Holding: The Court granted review, vacated the Fifth Circuit’s judgment, and remanded the obscenity-shipping case for reconsideration under recent Supreme Court decisions on obscenity.

Real World Impact:
  • Vacates the conviction and sends the case back for reconsideration under new obscenity standards.
  • Requires prosecutors and defenders to re-evaluate cases using updated obscenity rules.
  • Could affect people charged with shipping allegedly obscene materials.
Topics: obscenity rules, shipping of explicit materials, free speech, federal criminal law

Summary

Background

A person was convicted in federal district court in the Northern District of Texas for using a shipping service to send allegedly obscene material. The conviction relied on a federal statute, 18 U.S.C. §1462, which forbids using common carriers to transport obscene books, pictures, films, or other indecent matter. A panel of the Fifth Circuit reversed that conviction, but the court sitting en banc later affirmed the conviction, and the case was brought to the Supreme Court while the Court issued a set of new obscenity decisions.

Reasoning

The Supreme Court granted review, vacated the Fifth Circuit’s judgment, and remanded the case for further consideration in light of several recent obscenity rulings (including Miller and related decisions). The opinion does not resolve the final question of whether the statute is constitutional or whether the person is ultimately guilty. Instead, the Court instructed the lower court to reconsider the case applying the legal principles announced in those newer opinions.

Real world impact

The immediate effect is procedural: the conviction is vacated and the lower court must re-evaluate the case under the updated obscenity standards. Prosecutors and defense lawyers will need to reassess evidence and arguments according to the new guidance.

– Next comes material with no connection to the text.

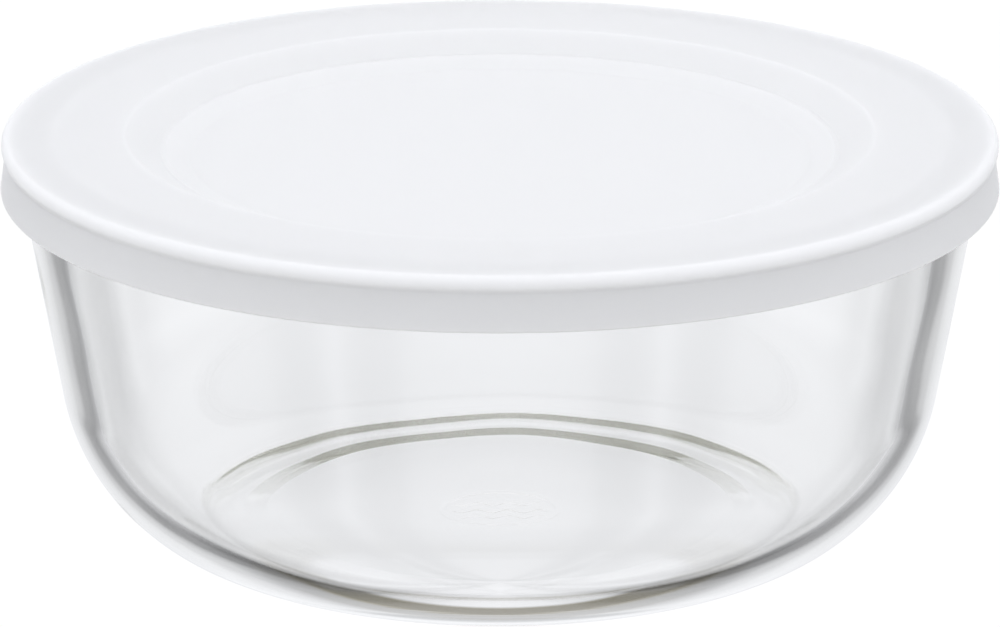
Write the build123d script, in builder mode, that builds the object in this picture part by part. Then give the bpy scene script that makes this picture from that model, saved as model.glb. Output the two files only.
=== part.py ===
from build123d import *
import os

# Round glass food container with a press-on plastic lid, in millimetres.
# +Z is up. The origin is on the table, under the middle of the bowl.

# Overall
overall_height = 68.6
lid_radius = 83.0

# Glass bowl, outside
foot_radius = 51.5
foot_curve_radius = 5.5
heel_start = 16.0
heel_radius = 23.6
heel_end = 40.0
shoulder_radius = 33.6
wall_angle = 79.94
rim_height = 67.2
rim_radius = 80.7
rim_band = 3.6
rim_band_slope = 0.7

# Glass bowl, inside: a flat floor with a soft crease and a slow rise round it, then two arcs up
# to the wall. The turns are slopes, in degrees, that each arc ends with.
floor_height = 3.4
floor_radius = 44.92
crease_radius = 12.0
crease_turn = 5.0
floor_rise_radius = 65.0
floor_rise_turn = 7.5
inner_heel_radius = 16.8
inner_heel_turn = 32.0
inner_shoulder_radius = 27.4

# Recess under the bowl, inside its foot ring
foot_width = 7.9
foot_slope = 4.0
punt_depth = 0.28

# Edge rounding on the glass
rim_round = 2.0
band_round = 0.5
foot_round = 1.0

# Lid
lid_wall = 1.2
skirt_height = 9.2
skirt_wall = 1.1
bead_radius = 1.39
bead_reach = 82.66
groove_radius = 82.05
groove_drop = 3.0
edge_round = 0.4

# Stepped stacking recess in the lid's top
recess_radius = 62.2
recess_round = 1.0
step_outer_radius = 56.4
step_inner_radius = 55.6
step_drop = 2.9
panel_radius = 51.5
panel_drop = 4.3
cove_sag = 0.45
panel_sag = 0.15

# Plug ring under the lid, just inside the bowl's rim
plug_radius = 74.6
plug_wall = 1.1
plug_length = 3.6
plug_round = 0.4

os.makedirs("parts", exist_ok=True)


# Glass bowl: one pressed piece, with a foot ring, a round heel, a tapered wall and a rim band
with BuildPart() as glass_bowl:
    with BuildSketch(Plane.XZ) as bowl_section:
        with BuildLine():
            foot_curve = JernArc((foot_radius, 0), (1, 0), foot_curve_radius, heel_start)
            heel = JernArc(foot_curve @ 1, foot_curve % 1, heel_radius, heel_end - heel_start)
            shoulder = JernArc(heel @ 1, heel % 1, shoulder_radius, wall_angle - heel_end)
            wall_rise = rim_height - rim_band - (shoulder @ 1).Y
            wall = PolarLine(shoulder @ 1, wall_rise, wall_angle, length_mode=LengthMode.VERTICAL)
            crease = JernArc((floor_radius, floor_height), (1, 0), crease_radius, crease_turn)
            floor_turn = floor_rise_turn - crease_turn
            floor_rise = JernArc(crease @ 1, crease % 1, floor_rise_radius, floor_turn)
            heel_turn = inner_heel_turn - floor_rise_turn
            inner_heel = JernArc(floor_rise @ 1, floor_rise % 1, inner_heel_radius, heel_turn)
            inner_turn = wall_angle - inner_heel_turn
            inner_shoulder = JernArc(inner_heel @ 1, inner_heel % 1, inner_shoulder_radius, inner_turn)
            inner_rise = rim_height - (inner_shoulder @ 1).Y
            inner_wall = PolarLine(
                inner_shoulder @ 1, inner_rise, wall_angle, length_mode=LengthMode.VERTICAL
            )
            Polyline(
                wall @ 1,
                (rim_radius, rim_height - rim_band + rim_band_slope),
                (rim_radius, rim_height),
                inner_wall @ 1,
            )
            Polyline(
                crease @ 0,
                (0, floor_height),
                (0, punt_depth),
                (foot_radius - foot_width - foot_slope, punt_depth),
                (foot_radius - foot_width, 0),
                foot_curve @ 0,
            )
        make_face()
        rim_corners = bowl_section.vertices().group_by(Axis.Y)[-1]
        fillet(rim_corners, rim_round)
        band_corner = bowl_section.vertices().sort_by_distance(
            (rim_radius, rim_height - rim_band + rim_band_slope)
        )[0]
        fillet(band_corner, band_round)
        foot_corner = bowl_section.vertices().sort_by_distance((foot_radius - foot_width, 0))[0]
        fillet(foot_corner, foot_round)
    revolve(axis=Axis.Z)
glass_bowl.part.label = "glass_bowl"
export_step(glass_bowl.part, "parts/glass_bowl.step")


def recess_outline(drop):
    """Draw one face of the lid's stepped recess, from the axis out, lowered by drop."""
    top = overall_height - drop
    panel = Line((0, top - panel_drop), (panel_radius, top - panel_drop))
    inner_cove = SagittaArc(panel @ 1, (step_inner_radius, top - step_drop), -panel_sag)
    step = Line(inner_cove @ 1, (step_outer_radius, top - step_drop))
    outer_cove = SagittaArc(step @ 1, (recess_radius, top), -cove_sag)
    return panel, outer_cove


# Lid: one moulded piece, with a stepped recess, a rounded edge bead, a flared skirt and a plug ring
with BuildPart() as lid:
    with BuildSketch(Plane.XZ) as lid_section:
        with BuildLine():
            underside = overall_height - lid_wall
            bead_centre = (bead_reach - bead_radius, overall_height - bead_radius)
            groove_height = overall_height - groove_drop
            skirt_bottom = overall_height - skirt_height
            top_panel, top_cove = recess_outline(0)
            low_panel, low_cove = recess_outline(lid_wall)
            annulus = Line(top_cove @ 1, (bead_centre[0], overall_height))
            bead = JernArc(annulus @ 1, (1, 0), bead_radius, -140)
            Polyline(
                bead @ 1,
                (groove_radius, groove_height),
                (lid_radius, skirt_bottom),
                (lid_radius - skirt_wall, skirt_bottom),
                (groove_radius - skirt_wall, groove_height),
                (groove_radius - skirt_wall, underside),
                (plug_radius, underside),
                (plug_radius, underside - plug_length),
                (plug_radius - plug_wall, underside - plug_length),
                (plug_radius - plug_wall, underside),
                low_cove @ 1,
            )
            Line(low_panel @ 0, top_panel @ 0)
        make_face()
        recess_corner = lid_section.vertices().sort_by_distance((recess_radius, overall_height))[0]
        fillet(recess_corner, recess_round)
        skirt_corners = lid_section.vertices().group_by(Axis.Y)[0]
        fillet(skirt_corners, edge_round)
        plug_corners = [
            lid_section.vertices().sort_by_distance((radius, underside - plug_length))[0]
            for radius in (plug_radius, plug_radius - plug_wall)
        ]
        fillet(plug_corners, plug_round)
    revolve(axis=Axis.Z)
lid.part.label = "lid"
export_step(lid.part, "parts/lid.step")
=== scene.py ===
import math

import bpy
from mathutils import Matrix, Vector, noise


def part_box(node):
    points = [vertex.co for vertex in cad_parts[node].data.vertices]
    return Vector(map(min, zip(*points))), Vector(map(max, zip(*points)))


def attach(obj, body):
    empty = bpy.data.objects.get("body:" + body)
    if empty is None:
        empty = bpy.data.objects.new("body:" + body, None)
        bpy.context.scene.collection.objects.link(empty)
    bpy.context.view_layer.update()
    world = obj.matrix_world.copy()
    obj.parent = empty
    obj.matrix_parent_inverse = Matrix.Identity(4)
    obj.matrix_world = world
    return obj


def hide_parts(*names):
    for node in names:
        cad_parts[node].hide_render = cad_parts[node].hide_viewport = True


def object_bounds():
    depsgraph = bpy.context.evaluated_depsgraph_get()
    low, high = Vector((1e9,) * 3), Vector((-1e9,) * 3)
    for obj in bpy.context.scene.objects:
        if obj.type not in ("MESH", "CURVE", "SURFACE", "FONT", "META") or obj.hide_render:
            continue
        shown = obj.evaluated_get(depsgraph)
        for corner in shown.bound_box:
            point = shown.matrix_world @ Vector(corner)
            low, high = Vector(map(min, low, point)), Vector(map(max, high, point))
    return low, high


# Looks for a round glass storage container with a press-on plastic lid, in metres.
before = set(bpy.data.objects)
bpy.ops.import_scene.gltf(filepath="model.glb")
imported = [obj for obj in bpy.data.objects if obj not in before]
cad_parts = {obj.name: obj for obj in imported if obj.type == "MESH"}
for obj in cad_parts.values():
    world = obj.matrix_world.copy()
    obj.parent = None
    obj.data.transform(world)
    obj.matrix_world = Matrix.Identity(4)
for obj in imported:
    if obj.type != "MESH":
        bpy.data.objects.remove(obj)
cad_low, cad_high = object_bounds()

MM = 0.001

# What the CAD model says
lid_low, lid_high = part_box("lid")
bowl_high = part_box("glass_bowl")[1]
LID_TOP = lid_high.z
SKIRT_BOTTOM = lid_low.z
LID_RADIUS = lid_high.x
RIM_TOP = bowl_high.z
RIM_RADIUS = bowl_high.x
HEIGHT = cad_high.z - cad_low.z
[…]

Because this decision remands rather than decides the merits, the final outcome may still change after further proceedings.

Dissents or concurrances

Justice Brennan, joined by Justices Stewart and Marshall, dissented, calling the federal statute overbroad and unconstitutional and urging vacatur and further proceedings consistent with his earlier views; Justice Douglas would have reversed the conviction outright on First Amendment grounds.